* START *

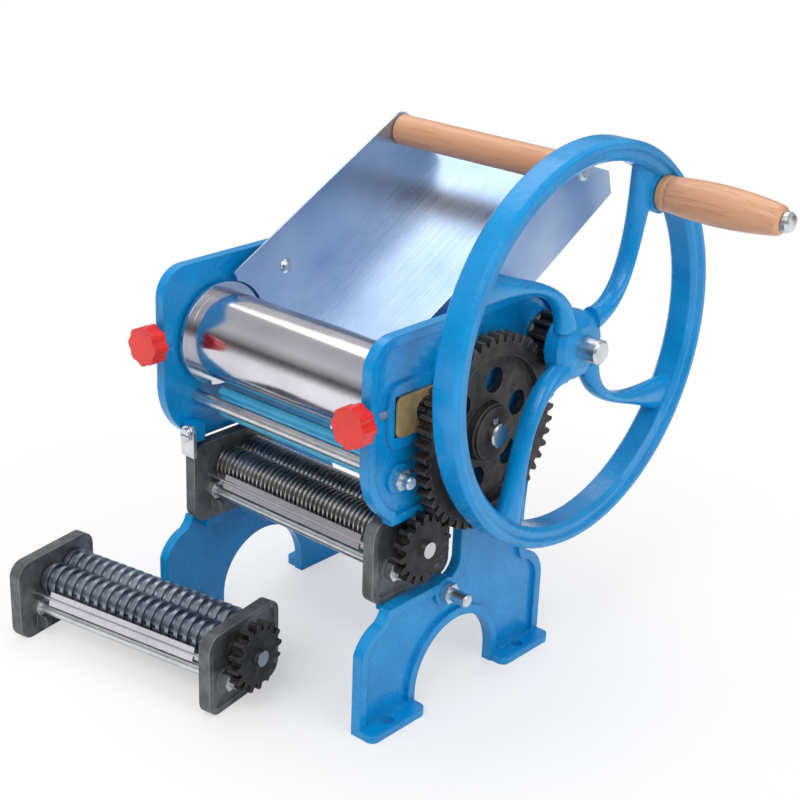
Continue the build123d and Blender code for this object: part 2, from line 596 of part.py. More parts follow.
def front_roller():
    """Polished roller with an end flange each side that keeps the dough on it."""
    outer = FLANGE_INNER_X + FLANGE_THICK
    shaft_end = FRAME_OUTER_X + SLIDING + BLOCK_PLATE
    return turned(FRONT_AXIS, [
        (ROLLER_SHAFT_LEFT_X, 0), (ROLLER_SHAFT_LEFT_X, SHAFT_R), (-outer, SHAFT_R),
        (-outer, FLANGE_R - 0.8), (0.8 - outer, FLANGE_R), (-FLANGE_INNER_X, FLANGE_R),
        (-FLANGE_INNER_X, ROLLER_R), (FLANGE_INNER_X, ROLLER_R), (FLANGE_INNER_X, FLANGE_R),
        (outer - 0.8, FLANGE_R), (outer, FLANGE_R - 0.8), (outer, SHAFT_R),
        (shaft_end, SHAFT_R), (shaft_end, 0)])


def rear_roller():
    """Polished roller that the main gear drives through a key."""
    half = REAR_ROLLER_HALF_X
    end = MAIN_HUB_END_X + MAIN_SHAFT_OUT
    roller = turned(REAR_AXIS, [
        (ROLLER_SHAFT_LEFT_X, 0), (ROLLER_SHAFT_LEFT_X, SHAFT_R), (-half, SHAFT_R),
        (-half, ROLLER_R), (half, ROLLER_R), (half, SHAFT_R), (end - 1, SHAFT_R),
        (end, SHAFT_R - 1), (end, 0)])
    return roller - main_key()


def main_key():
    """Square key between the main gear and the rear roller's shaft."""
    middle_z = REAR_AXIS[1] + SHAFT_R
    return block(MAIN_BACK_X + 1, MAIN_HUB_END_X, REAR_AXIS[0] - KEY_SIZE / 2,
                 REAR_AXIS[0] + KEY_SIZE / 2, middle_z - KEY_SIZE / 2, middle_z + KEY_SIZE / 2)


def roller_gear(centre, phase):
    outer = ROLLER_GEAR_BACK_X + ROLLER_GEAR_WIDTH
    return spur_gear(centre, ROLLER_GEAR_MODULE, ROLLER_GEAR_TEETH, phase, SHAFT_R,
                     -outer, -ROLLER_GEAR_BACK_X, ROLLER_BACKLASH)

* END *

Return the opening line of the data and every line after it through the line containing "(shaft_end, SHAFT_R), (shaft_end, 0)])", please, exactly as written and with nothing added.

• Written answer
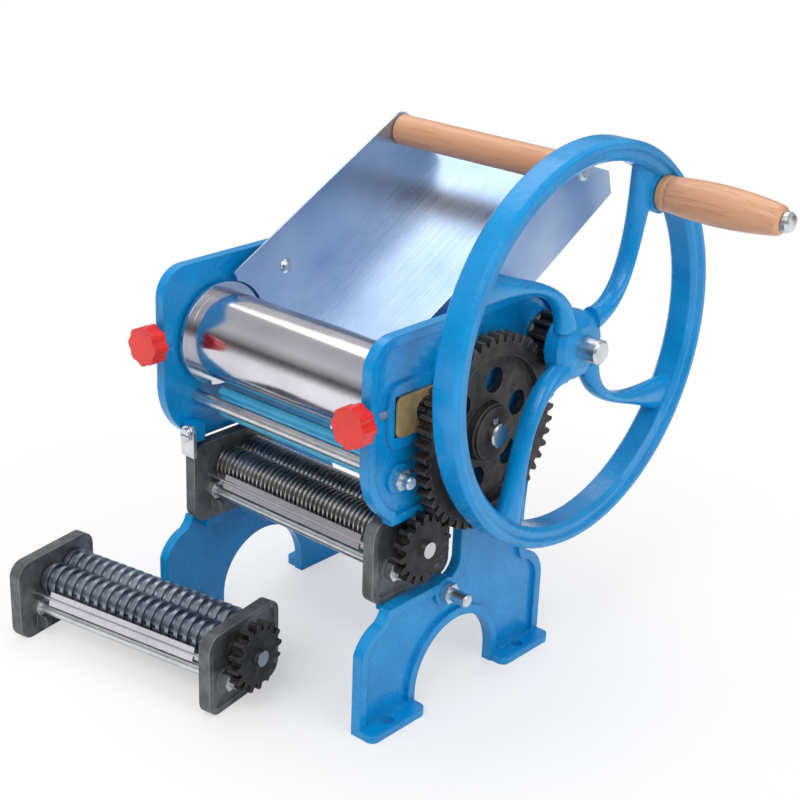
Continue the build123d and Blender code for this object: part 2, from line 596 of part.py. More parts follow.
def front_roller():
    """Polished roller with an end flange each side that keeps the dough on it."""
    outer = FLANGE_INNER_X + FLANGE_THICK
    shaft_end = FRAME_OUTER_X + SLIDING + BLOCK_PLATE
    return turned(FRONT_AXIS, [
        (ROLLER_SHAFT_LEFT_X, 0), (ROLLER_SHAFT_LEFT_X, SHAFT_R), (-outer, SHAFT_R),
        (-outer, FLANGE_R - 0.8), (0.8 - outer, FLANGE_R), (-FLANGE_INNER_X, FLANGE_R),
        (-FLANGE_INNER_X, ROLLER_R), (FLANGE_INNER_X, ROLLER_R), (FLANGE_INNER_X, FLANGE_R),
        (outer - 0.8, FLANGE_R), (outer, FLANGE_R - 0.8), (outer, SHAFT_R),
        (shaft_end, SHAFT_R), (shaft_end, 0)])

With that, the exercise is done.